The Cavs defense will be good
Many fans tuned in to the Cleveland Cavaliers season opener versus the Toronto Raptors with hopes of seeing how the new backcourt dynamic between Darius Garland and Donovan Mitchell would play out. Unfortunately, that experience ended quickly as an eye laceration in the second quarter sidelined Garland for the remainder of the contest.
What we did get a glimpse into was the other overarching question around the team, how will the defense hold up with two smaller guards spearheading the attack?
Fortunately for Cleveland, guard defense is not nearly as consequential as paint protection (we’ll dive into this later in the season). And they are all squared away in that regard as long as Evan Mobley and Jarrett Allen don a Cavaliers’ uniform.
Thanks to the tandem’s interior defense, guards can press up on their matchups because if the ballhandler manages to get by them, they have premium coverage on the backline.
But what makes their funneling tactics different from the one’s the Utah Jazz formerly deployed with Rudy Gobert is that there are two of them, so not only do they clean up the guards’ mistakes, but they also clean up each other’s:
In the 21 minutes they shared on the floor in Game 1, the new-age Twin Towers quarterbacked a defensive rating of 106.9 (per PBP Stats). That mark would have tied for first in the entire NBA last season.
Is Matisse Thybulle the odd man out in Philadelphia?
A handful of analysts have pinpointed the Philadelphia 76ers as the team to represent the Eastern Conference in the NBA Finals this season. And while much of that forecasting is based on the visibility of superstar pairing Joel Embiid and James Harden, this team also boasts a great deal of depth.
The 76ers flashed this depth in their opening battle with the Boston Celtics. In the first quarter alone, Coach Doc Rivers subbed in five different players from off the bench.
The last of those five was fourth-year guard Matisse Thybulle. Thybulle only saw 20.3 seconds that quarter and twenty-four seconds total for the entire game. In the following game, he received the dreaded DNP-CD.
This matters because Thybulle is a reigning two-time All-Defensive Team selection who is less than a year removed from his nationally broadcasted superstar shutdown showcase on Stephen Curry.
Thybulle is one of the premier perimeter stoppers and defensive playmakers, but his offensive woes make it difficult for him to stay on the floor against high-level competition. Do injuries give him a second chance with Philadelphia, does he fight his way into the rotation through improvement, or does the team and Thybulle simply part ways at the deadline or in the offseason?
New year, new Julius Randle?
After bursting onto the scene in 2020-21, last year was a step in the wrong direction for Julius Randle. Most of his struggles were outside of his control (he was likely miscast as an offensive number one), but he also tended to be his own worst enemy at times.
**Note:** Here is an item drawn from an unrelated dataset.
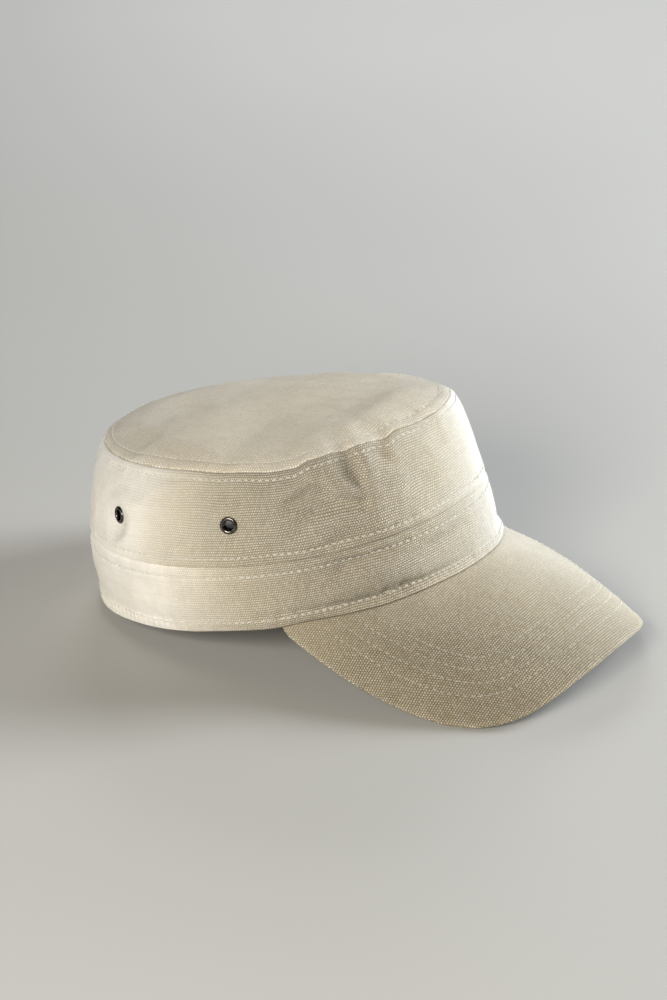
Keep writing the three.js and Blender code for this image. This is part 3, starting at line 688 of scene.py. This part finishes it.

One of the major improvements Randle made during his breakout campaign in 2020-21 was in his passing. His ability to set up teammates with kick outs or laydowns whenever he drew a second defender was a lethal tool in his cache of offensive weapons. However, last season, he got away from this approach, often opting for heavily contested jumpers (like this) instead of trusting his teammates.
This change is illustrated when you look at the trend of his year-to-year output in Ben Taylor’s Passer Rating metric (an estimate of a player’s passing ability on an ‘approximately’ 1-10 scale):
*Data Provided by Backpicks.com
Notice the stark decline from 2020-21 to 2021-22?
The good news is that early returns signal a bounce-back season may be in the cards for Randle. Against the Memphis Grizzlies, he rang up six assists and, in the process, demonstrated a level of poise, patience, and decision-making that was often missing last season.
Lakers are spacing better, now they need their opponents to notice
A maxim applicable to many sports: great offenses space the court, and great defenses shrink it.
The Los Angeles Lakers have (finally) identified the importance of the former portion of that sentiment and have made spacing a priority in their offense. In the halfcourt, the Lakers align in a 4-out, 1-in formation. Like this:
The problem is great offensive spacing requires two attributes — 1) the physical act of spacing the floor properly and 2) the personnel to make the defense react to your spacing.
As the screenshot above illustrates, the Lakers are getting the hang of attribute one. The problem is meeting the criteria necessary to fulfill attribute two. To explain, let’s see how the rest of this sequence plays out:
Los Angeles was set up to, theoretically, stretch the Golden State Warriors’ defense, but as we know, theory doesn’t also translate to practice. None of the three ‘shooters’ the Lakers had on the court were enough of a threat to make Golden State flinch, and the result is a wave of obstacles between LeBron James and the basket.
The Lakers as a whole have struggled from downtown, converting on just 19 of their 85 attempts through two games (22.4 percent), a number they will surely need to improve if they ever want to cash in on their spacing.